Posted on July 16 2016

Building Swimming Readiness

It's the summer, and that means pools! But even before your infant is ready for swimming lessons, you can help him or her become water-confident - and the more you do to put your baby at ease now, the easier swimming lessons will be when it's time. (Make sure you never, ever leave a young child in or near a swimming pool with constant adult supervision.)

1. A bath tub is just a tiny swimming pool. Let your baby splash and play with in the tub (always attended, of course). Gently pour water over your baby's face while washing his hair and body. Swim teachers report that one of the hardest things to do is break down older kids' resistance to letting their faces get wet, so start early.

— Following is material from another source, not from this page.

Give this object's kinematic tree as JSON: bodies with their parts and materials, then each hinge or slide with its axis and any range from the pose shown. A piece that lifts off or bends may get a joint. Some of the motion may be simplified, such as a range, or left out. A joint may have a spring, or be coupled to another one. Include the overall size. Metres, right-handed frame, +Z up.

2. Try a splash pad. Is your baby too little for a swimming pool, but his older siblings are clamoring to take a dip? Try a splash pad, where older kids can run and play in the sun, and crawlers and young walkers can gently explore the water in a safe environment.

3.  Go wading with your baby. Carry your infant in your arms and wade hip-deep into a lake, river, ocean, or swimming pool. Being held by mom or dad lets your baby feel safe and supported while he dips his toes into the water.

4. Rubber ducky, you're the one! Bath toys also make great incentives in the pool. Toss a couple of pool-safe toys that float and gently guide your baby towards them while holding his body, letting him scoop them up. Small inner tubes, foam noodles, and kick boards also make great baby pool toys. (Older kids and expert swimmers enjoy diving to the bottom to retrieve weighted toys.)

5. Pop goes the weasel! (Or B-I-N-G-O, or Hickory Dickory Dock...) Sing silly songs in the pool, do the hand movements, and dance! One baby favorite is "Pop! Goes the Weasel!" Lift your baby high or gently toss them up out of the water on each "Pop!"

6. Soapy story time. Pick up a waterproof book and you can combine bath time and bedtime. There's no better way to get a nervous baby to love the water than to read them their favorite story while they soak.